**Written task**
The records below must be retyped exactly.
....
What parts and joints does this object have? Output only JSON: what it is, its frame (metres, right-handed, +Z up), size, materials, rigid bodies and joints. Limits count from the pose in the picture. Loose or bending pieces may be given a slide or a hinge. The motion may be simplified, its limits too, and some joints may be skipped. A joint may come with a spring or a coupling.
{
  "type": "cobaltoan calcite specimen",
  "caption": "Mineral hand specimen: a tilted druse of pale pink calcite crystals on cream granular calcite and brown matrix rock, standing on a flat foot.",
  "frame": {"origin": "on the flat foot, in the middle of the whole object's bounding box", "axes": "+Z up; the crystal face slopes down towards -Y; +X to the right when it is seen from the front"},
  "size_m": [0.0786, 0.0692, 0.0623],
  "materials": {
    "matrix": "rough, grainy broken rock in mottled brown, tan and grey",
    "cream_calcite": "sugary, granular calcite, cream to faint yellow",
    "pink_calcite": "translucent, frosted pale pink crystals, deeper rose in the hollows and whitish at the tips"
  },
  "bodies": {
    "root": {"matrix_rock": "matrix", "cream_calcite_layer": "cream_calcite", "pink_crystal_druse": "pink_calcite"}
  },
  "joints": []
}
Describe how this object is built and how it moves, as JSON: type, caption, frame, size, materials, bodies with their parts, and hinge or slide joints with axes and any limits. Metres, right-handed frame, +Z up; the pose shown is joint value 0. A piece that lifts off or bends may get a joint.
....
**Task response**
What parts and joints does this object have? Output only JSON: what it is, its frame (metres, right-handed, +Z up), size, materials, rigid bodies and joints. Limits count from the pose in the picture. Loose or bending pieces may be given a slide or a hinge. The motion may be simplified, its limits too, and some joints may be skipped. A joint may come with a spring or a coupling.
{
  "type": "cobaltoan calcite specimen",
  "caption": "Mineral hand specimen: a tilted druse of pale pink calcite crystals on cream granular calcite and brown matrix rock, standing on a flat foot.",
  "frame": {"origin": "on the flat foot, in the middle of the whole object's bounding box", "axes": "+Z up; the crystal face slopes down towards -Y; +X to the right when it is seen from the front"},
  "size_m": [0.0786, 0.0692, 0.0623],
  "materials": {
    "matrix": "rough, grainy broken rock in mottled brown, tan and grey",
    "cream_calcite": "sugary, granular calcite, cream to faint yellow",
    "pink_calcite": "translucent, frosted pale pink crystals, deeper rose in the hollows and whitish at the tips"
  },
  "bodies": {
    "root": {"matrix_rock": "matrix", "cream_calcite_layer": "cream_calcite", "pink_crystal_druse": "pink_calcite"}
  },
  "joints": []
}
Describe how this object is built and how it moves, as JSON: type, caption, frame, size, materials, bodies with their parts, and hinge or slide joints with axes and any limits. Metres, right-handed frame, +Z up; the pose shown is joint value 0. A piece that lifts off or bends may get a joint.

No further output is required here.